The Blueline to Rio Rancho

(I am trying to start a fire on the inside that burns to the outside with my writing. I am trying to start a fire with my writing that burns from the inside out. I am trying to start a fire that burns from the inside out with my writing. I am trying to start a fire that burns from my side to your side. I am trying to start a fire that burns from this side to that side. I am trying to burn the earth inside you with my writing. I am trying to scorch the earth inside you with my writing. I am trying to start a fire inside you that burns from the inside out and scorches all the earth inside you.)

So I got turned around on my way to visit a governmental agency in Rio Rancho from where I live in downtown Albuquerque near the bus stop and the train (what else matters besides a bus stop and a train—besides your brain?).
I made it okay to the library, which is a good ten blocks away. I have overdue books. The Bank of America is charging me late fees on a closed account. The swamp cooler is fixed but I got water on the motor so it has to dry before I can start it again.

I sat there for what felt like 20 minutes (you decide if that’s too long to wait for a bus) before the Redline came.

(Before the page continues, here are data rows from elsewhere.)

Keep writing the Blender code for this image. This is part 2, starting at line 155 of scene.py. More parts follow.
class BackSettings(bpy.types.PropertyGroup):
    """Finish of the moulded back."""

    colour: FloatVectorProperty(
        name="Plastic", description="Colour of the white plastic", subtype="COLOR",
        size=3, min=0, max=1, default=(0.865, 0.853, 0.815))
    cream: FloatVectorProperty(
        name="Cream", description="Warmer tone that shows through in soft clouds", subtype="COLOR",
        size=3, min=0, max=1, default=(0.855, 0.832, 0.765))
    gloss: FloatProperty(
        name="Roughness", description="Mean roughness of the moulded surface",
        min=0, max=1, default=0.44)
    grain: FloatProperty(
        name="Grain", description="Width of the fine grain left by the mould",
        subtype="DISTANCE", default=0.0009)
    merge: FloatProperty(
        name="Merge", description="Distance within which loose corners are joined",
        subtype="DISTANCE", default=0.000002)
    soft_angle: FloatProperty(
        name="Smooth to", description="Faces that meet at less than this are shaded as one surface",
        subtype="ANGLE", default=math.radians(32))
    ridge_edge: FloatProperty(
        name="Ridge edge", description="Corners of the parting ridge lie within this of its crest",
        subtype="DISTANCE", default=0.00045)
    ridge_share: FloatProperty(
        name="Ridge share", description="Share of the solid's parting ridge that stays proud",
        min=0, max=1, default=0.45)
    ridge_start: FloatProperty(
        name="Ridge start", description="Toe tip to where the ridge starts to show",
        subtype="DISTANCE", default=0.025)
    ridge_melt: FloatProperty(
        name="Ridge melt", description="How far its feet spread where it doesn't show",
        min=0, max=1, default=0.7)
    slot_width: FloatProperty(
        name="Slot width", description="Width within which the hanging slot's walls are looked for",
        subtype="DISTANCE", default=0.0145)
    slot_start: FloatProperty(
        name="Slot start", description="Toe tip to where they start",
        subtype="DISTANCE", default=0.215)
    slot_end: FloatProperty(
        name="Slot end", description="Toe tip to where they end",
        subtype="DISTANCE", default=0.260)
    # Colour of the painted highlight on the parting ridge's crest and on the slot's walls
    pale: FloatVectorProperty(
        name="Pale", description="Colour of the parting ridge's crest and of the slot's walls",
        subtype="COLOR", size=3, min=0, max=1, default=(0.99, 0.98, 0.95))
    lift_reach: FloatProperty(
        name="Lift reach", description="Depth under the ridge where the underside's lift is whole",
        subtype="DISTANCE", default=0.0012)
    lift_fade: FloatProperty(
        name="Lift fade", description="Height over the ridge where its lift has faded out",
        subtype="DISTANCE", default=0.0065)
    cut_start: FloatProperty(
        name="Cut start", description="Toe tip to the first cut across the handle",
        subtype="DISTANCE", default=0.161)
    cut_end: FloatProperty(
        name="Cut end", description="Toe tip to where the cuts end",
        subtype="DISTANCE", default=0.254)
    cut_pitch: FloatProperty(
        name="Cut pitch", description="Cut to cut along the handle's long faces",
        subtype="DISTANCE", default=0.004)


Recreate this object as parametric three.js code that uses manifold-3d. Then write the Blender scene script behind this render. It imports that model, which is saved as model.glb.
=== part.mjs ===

I rode the Redline to Rio Grande where I got off and waited for the Blueline. The Blueline goes all the way past Montaño, past Alameda, past Paseo del Norte, past the Cottonwood Mall to the furthest recesses of Rio Rancho—a place that has barred/bared its soul to the future.

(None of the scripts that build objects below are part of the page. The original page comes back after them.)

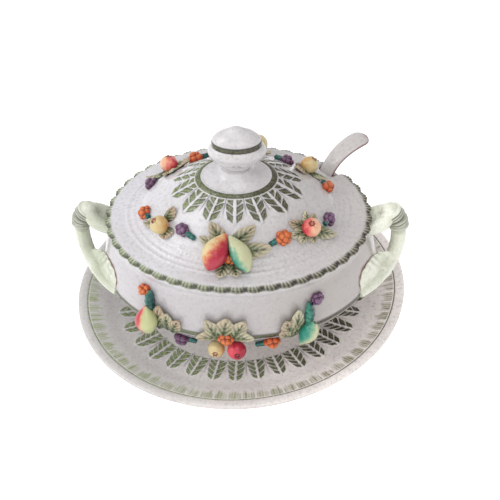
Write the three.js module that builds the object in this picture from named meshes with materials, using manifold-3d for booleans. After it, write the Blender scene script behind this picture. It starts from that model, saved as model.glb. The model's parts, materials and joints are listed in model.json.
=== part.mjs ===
// Oval soup tureen with its lid, ladle and underplate, dressed with sprigs of fruit, berries and leaves.
// Millimetres, +Z up. The origin is on the table under the middle of the tureen. +X is the tureen's long
// axis, towards the right handle, and -Y is the front.
import * as THREE from 'three';
import { mergeVertices } from 'three/addons/utils/BufferGeometryUtils.js';
import Module from 'manifold-3d';

const wasm = await Module();
wasm.setup();

// Clearances
const GAP = 0.3; // between neighbouring pieces
const NOTCH_CLEARANCE = 1.7; // each side of the ladle's strap in the lid's notch

// Underplate
const PLATE_LONG = 200; // half the long axis
const PLATE_SHORTNESS = 0.873; // short axis over long axis
const PLATE_TURN = THREE.MathUtils.degToRad(10.7); // the plate sits askew under the tureen
const PLATE_WELL = 9; // height of the well's surface

// Tureen bowl
const BOWL_SHORTNESS = 0.77;
const BELLY_LONG = 158; // half the long axis at the belly
const BELLY_HEIGHT = 80;
const RIM_LONG = 146.3;
const RIM_HEIGHT = 142.5;
const MOUTH_LONG = 138.5;
const FOOT_LONG = 99;
const WALL = 7;
const FLOOR_TOP = 25;
const FLOOR_UNDERSIDE = 17.5;

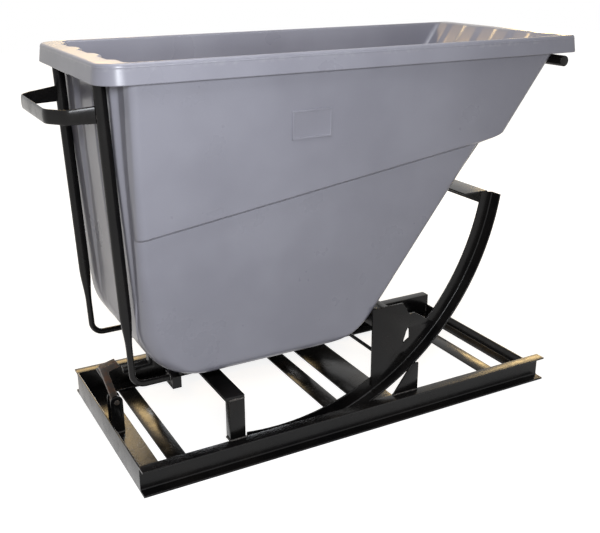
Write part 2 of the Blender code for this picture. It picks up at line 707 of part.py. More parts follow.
def ring(rear, front, half_width, rear_corner, front_corner, flute, z_at_rear, climb=(0.0, 0.0)):
    """One level of the tub's surface: a rounded rectangle with the bay in its rear side.

    A climbing level gives its rise per metre and the side walls' draft.
    """
    flank = min(FLUTE_HALF_WIDTH + FLUTE_FLANK, half_width - rear_corner)
    bay = flank - FLUTE_FLANK
    plan = [(rear, -flank), (rear + flute, -bay), (rear + flute, bay), (rear, flank)]
    quarter = math.pi / 2
    reach = half_width - rear_corner
    plan += arc((rear + rear_corner, reach), rear_corner, 2 * quarter, quarter, 6)
    reach = half_width - front_corner
    plan += arc((front - front_corner, reach), front_corner, quarter, 0, 4)
    plan += arc((front - front_corner, -reach), front_corner, 0, -quarter, 4)
    reach = half_width - rear_corner
    plan += arc((rear + rear_corner, -reach), rear_corner, -quarter, -2 * quarter, 6)
    rise, draft = climb
    lifts = [rise * (x - rear) for x, _ in plan]
    return [(x, y + math.copysign(draft * lift, y), z_at_rear + lift)
            for (x, y), lift in zip(plan, lifts)]


def flute_depth(z):
    """The bay in the rear wall runs out towards the bottom."""
    return FLUTE_DEPTH * (z - TUB_BOTTOM) / (RIM_TOP - TUB_BOTTOM)


def lower_rings():
    """Levels from the flat bottom up through the round of its rear edge."""
    turns = (0.0, 0.2, 0.38, 0.55, 0.72, 0.86, 1.0)
    levels = []
    for turn in turns:
        height = BOTTOM_REAR_RADIUS * (1 - math.cos(turn * math.pi / 2))
        z = TUB_BOTTOM + height
        share = height / (STEP_REAR_HEIGHT - TUB_BOTTOM)
        rear = LOWER_REAR_BOTTOM + (LOWER_REAR_STEP - LOWER_REAR_BOTTOM) * share
        rear += round_inset(height, BOTTOM_REAR_RADIUS)
        half_width = lower_half_width(z) - round_inset(height, BOTTOM_SIDE_RADIUS)
        flute = flute_depth(z) * height / BOTTOM_REAR_RADIUS
        levels.append(ring(rear, lower_front_x(z), half_width, BODY_REAR_CORNER,
                           BODY_FRONT_CORNER, flute, z))
    return levels


def step_ring(half_width, draft, rear, front_at_floor, z_at_rear):
    """A level that climbs with the moulded step."""
    slope = math.tan(SLOPE_ANGLE)
    front = (front_at_floor + (z_at_rear - STEP_RISE * rear) / slope) / (1 - STEP_RISE / slope)
    return ring(rear, front, half_width(z_at_rear), BODY_REAR_CORNER, BODY_FRONT_CORNER,
                flute_depth(z_at_rear), z_at_rear, (STEP_RISE, draft))


def rim_rings():
    """The wall top, then over and down the lip. The wall thickness lies outside the lip."""
    lip = TUB_WALL
    top = RIM_TOP - TUB_WALL
    low = RIM_TOP - RIM_DEPTH
    body = (BODY_REAR_TOP, upper_front_x(low), BODY_HALF_WIDTH_TOP)
    rim = (RIM_REAR + lip, RIM_FRONT - lip, RIM_HALF_WIDTH - lip)
    turn = RIM_ROUND
    bay = FLUTE_DEPTH
    return [
        ring(*body, BODY_REAR_CORNER, BODY_FRONT_CORNER, bay, low),
        ring(*body, BODY_REAR_CORNER, BODY_FRONT_CORNER, bay, top - turn),
        ring(body[0], body[1] + turn / 2, body[2], BODY_REAR_CORNER, BODY_FRONT_CORNER, bay, top),
        ring(rim[0] + turn, rim[1] - turn, rim[2] - turn, RIM_REAR_CORNER - lip - turn,
             RIM_FRONT_CORNER - turn, 0.0, top),
        ring(*rim, RIM_REAR_CORNER - lip, RIM_FRONT_CORNER, 0.0, top - turn),
        ring(*rim, RIM_REAR_CORNER - lip, RIM_FRONT_CORNER, 0.0, low),
    ]


def tub():
    """An open surface lofted through its levels, with Solidify for the wall."""
    levels = lower_rings()
    levels.append(step_ring(lower_half_width, LOWER_SIDE_DRAFT, LOWER_REAR_STEP,
                            SLOPE_FOOT, STEP_REAR_HEIGHT - STEP_HALF_HEIGHT))
    levels.append(step_ring(body_half_width, BODY_SIDE_DRAFT, BODY_REAR_STEP,
                            SLOPE_FOOT + STEP_FRONT, STEP_REAR_HEIGHT + STEP_HALF_HEIGHT))
    levels += rim_rings()
    mesh = bpy.data.meshes.new("tub")
    bm = bmesh.new()
    loops = [[bm.verts.new(point) for point in level] for level in levels]
    bm.faces.new(loops[0])
    for lower, upper in zip(loops, loops[1:]):
        count = len(lower)
        for i in range(count):
            j = (i + 1) % count
            bm.faces.new((lower[i], lower[j], upper[j], upper[i]))
    bmesh.ops.recalc_face_normals(bm, faces=bm.faces)
    lowest = min(bm.faces, key=lambda face: face.calc_center_median().z)
    if lowest.normal.z > 0:
        bmesh.ops.reverse_faces(bm, faces=bm.faces)
    bm.to_mesh(mesh)
    bm.free()
    shell = add("tub", mesh, roll_axis, grey_plastic)
    wall = shell.modifiers.new("wall", "SOLIDIFY")
    wall.thickness = TUB_WALL
    wall.offset = -1
    wall.use_quality_normals = True


def tub_plaque():
    """Plain moulded plate on the near side, leaning with the wall behind it."""
    middle = (PLAQUE_Z[0] + PLAQUE_Z[1]) / 2
    plaque = box("tub_plaque", PLAQUE_X, (-PLAQUE_THICK / 2, PLAQUE_THICK / 2), PLAQUE_Z,
                 roll_axis, grey_plastic)
    plaque.location.y = -body_half_width(middle) - SEAT - PLAQUE_THICK / 2
    plaque.rotation_euler.x = math.atan(BODY_SIDE_DRAFT)


def roll_plug():
    """Round plug on the far side wall, centred on the line that the hopper turns about."""
    top = ROLL_Z + ROLL_PLUG_RADIUS
    step_z = STEP_REAR_HEIGHT + STEP_RISE * (ROLL_X - BODY_REAR_STEP)
    half_width = body_half_width if top > step_z else lower_half_width
    wall = half_width(top) + SEAT
    half = ROLL_PLUG_THICK / 2
    profile = [(0, half), (ROLL_PLUG_RADIUS, half), (ROLL_PLUG_RADIUS, -half), (0, -half)]
    turned("roll_plug", profile, roll_axis, grey_plastic, (ROLL_X, wall + half, ROLL_Z))


# ---- the whole hopper ------------------------------------------------------------------
clear_scene()
rear_face = empty("rear_face", (-OVERALL_MIDDLE, 0, 0))
roll_axis = empty("roll_axis", (ROLL_X, 0, ROLL_Z), rear_face)
latch_axis = empty("latch_axis", (LATCH_PIVOT_X, LATCH_Y, LATCH_PIVOT_Z), rear_face)

both_sides(rail)
rear_angle()
cross_bars()
front_angle()
both_sides(track)
both_sides(saddle_post)
saddle_bar()
both_sides(guide_lug)

both_sides(latch_cheek)
latch_pin()
latch_hook()
latch_lever()
latch_axis.rotation_euler.y = -LATCH_RELEASED

both_sides(rocker)
both_sides(strut_plate)
lower_cross_angle()
top_cross_member()
cross_rod()
cradle_cross_bar()
both_sides(slope_tube)
front_bar()
both_sides(runner)
foot_bar()
both_sides(foot_block)
both_sides(upright)
push_handle()
latch_striker()

tub()
tub_plaque()
roll_plug()
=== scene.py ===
"""Looks of the self-dumping rocker hopper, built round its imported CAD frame.

Sizes are in metres. X, given as a distance from the base's rear face, runs to the dump end.
"""

import json
import math

import bmesh
import bpy
from mathutils import Matrix, Vector

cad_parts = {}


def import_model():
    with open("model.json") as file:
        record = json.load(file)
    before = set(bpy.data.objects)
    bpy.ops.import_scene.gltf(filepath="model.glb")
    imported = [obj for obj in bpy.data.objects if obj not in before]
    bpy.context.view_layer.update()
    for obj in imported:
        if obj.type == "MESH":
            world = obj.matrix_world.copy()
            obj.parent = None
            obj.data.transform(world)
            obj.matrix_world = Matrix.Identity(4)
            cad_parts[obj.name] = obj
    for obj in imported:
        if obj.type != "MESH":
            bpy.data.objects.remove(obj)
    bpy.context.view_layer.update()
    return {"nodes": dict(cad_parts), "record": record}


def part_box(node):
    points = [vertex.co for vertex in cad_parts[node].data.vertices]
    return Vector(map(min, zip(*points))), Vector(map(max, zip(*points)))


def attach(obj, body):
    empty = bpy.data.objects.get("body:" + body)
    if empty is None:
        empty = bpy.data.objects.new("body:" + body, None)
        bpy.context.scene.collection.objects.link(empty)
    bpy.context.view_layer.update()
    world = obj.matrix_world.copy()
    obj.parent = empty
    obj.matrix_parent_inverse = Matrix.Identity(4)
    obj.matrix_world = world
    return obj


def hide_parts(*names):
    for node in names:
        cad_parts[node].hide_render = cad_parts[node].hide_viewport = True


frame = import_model()

# ---- sizes shared with the frame ---------------------------------------------------------
SIDES = (("near", -1), ("far", 1))
REAR_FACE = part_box("near_rail")[0].x
ROLL_AXIS = Vector(next(joint for joint in frame["record"]["behaviour"]["joints"]
                        if joint["name"] == "roll")["pos_m"])

RAIL_WEB = 0.005
RAIL_FLANGE_THICK = 0.007
FLAT_THICK = 0.006

ROCKER_RADIUS = 0.967
ROCKER_WIDTH = 0.059
ROCKER_THICK = 0.006
ROCKER_REAR_ANGLE = math.radians(-7.6)
ROCKER_TOP_ANGLE = math.radians(81.6)

TUB_WALL = 0.008
TUB_BOTTOM = 0.338
RIM_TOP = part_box("tub")[1].z
RIM_LOW = 1.358
RIM_HALF_WIDTH = 0.404
RIM_REAR = -0.0325
RIM_FRONT = 1.812
RIM_REAR_CORNER = 0.085
RIM_FRONT_CORNER = 0.030
BODY_HALF_WIDTH_TOP = 0.385
BODY_SIDE_DRAFT = 0.030
LOWER_HALF_WIDTH_BOTTOM = 0.325
LOWER_SIDE_DRAFT = 0.052
BODY_REAR_STEP = 0.054
LOWER_REAR_STEP = 0.062
LOWER_REAR_BOTTOM = 0.075
REAR_TOP = 0.056
REAR_CORNER_TOP = 0.034
REAR_CORNER_BOTTOM = 0.075
BODY_FRONT_CORNER = 0.035
SLOPE_X = 0.997
SLOPE_Z = 0.472
SLOPE_ANGLE = math.radians(54.4)
BOTTOM_REAR_RADIUS = 0.200
BOTTOM_FRONT_RADIUS = 0.250
BOTTOM_SIDE_RADIUS = 0.040
STEP_REAR_HEIGHT = 0.869
STEP_RISE = 0.1366
STEP_HALF_HEIGHT = 0.012
STEP_FRONT = 0.083

TUBE_Y = 0.248
PIPE_RADIUS = 0.0167
UPRIGHT_TOP = (0.011, 1.396)
UPRIGHT_BEND = (0.046, 0.327)
UPRIGHT_BEND_RADIUS = 0.045
HANDLE_THICK = 0.009
HANDLE_ARM_TAPER = 0.0245
HANDLE_CORNER = (0.046, 0.058)
HANDLE_BEND_RADIUS = 0.050
HANDLE_FLARE = 0.011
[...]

Think of a concrete landscape so unfriendly there are no pedestrians. Think of Civic Plaza at high noon. Think of Pensacola with no vegetation. Think of a pavement landscape so unfriendly there can be no pedestrians. Think of massive lanes of swiftly moving traffic, as thick as freeways, moving just as relentlessly. Think of living at the center of Interstates that you can not cross, that you dare not cross—ten-lane thick walls of speeding traffic sweeping and merging around every corner. (Even in the heat of summer the feeling for a pedestrian is like a cold and bloodless planet.)

Go to this place and you will have some idea of the future. I go to the buildings and try the doors. They are all locked. Without the digital passcode you will not drink water. When you board the bus to return home there will be no other passengers and you will just go on and on like that for miles.

2 thoughts on “The Blueline to Rio Rancho

  1. You may appreciate this poem by Octavio Paz,

    WATER NIGHT

    Night with the eyes of a horse that trembles in the night,
    night with eyes of water in the field asleep
    is in your eyes, a horse that trembles,
    is in your eyes of a secret water.

    Eyes of shadow-water,
    eyes of well-water,
    eyes of dream-water.

    Silence and solitude,
    two little animals moon-led,
    drink in your eyes,
    drink in those waters.

    If you open your eyes,
    night opens, doors of musk,
    the secret kingdom of the water opens
    flowing from the center of night.

    And if you close your eyes,
    a river fills you from within,
    flows forward, darkens you:
    night brings its wetness to beaches in your soul.

    (translation: Muriel Rukeyser)

  2. Alex: Profound conjuring of imagery! You have captured isolation, humanity having left the building. I get goose bumps.

    “Think of Pensacola with no vegetation” — there is nothing more barren, devoid of any life I’d like to live.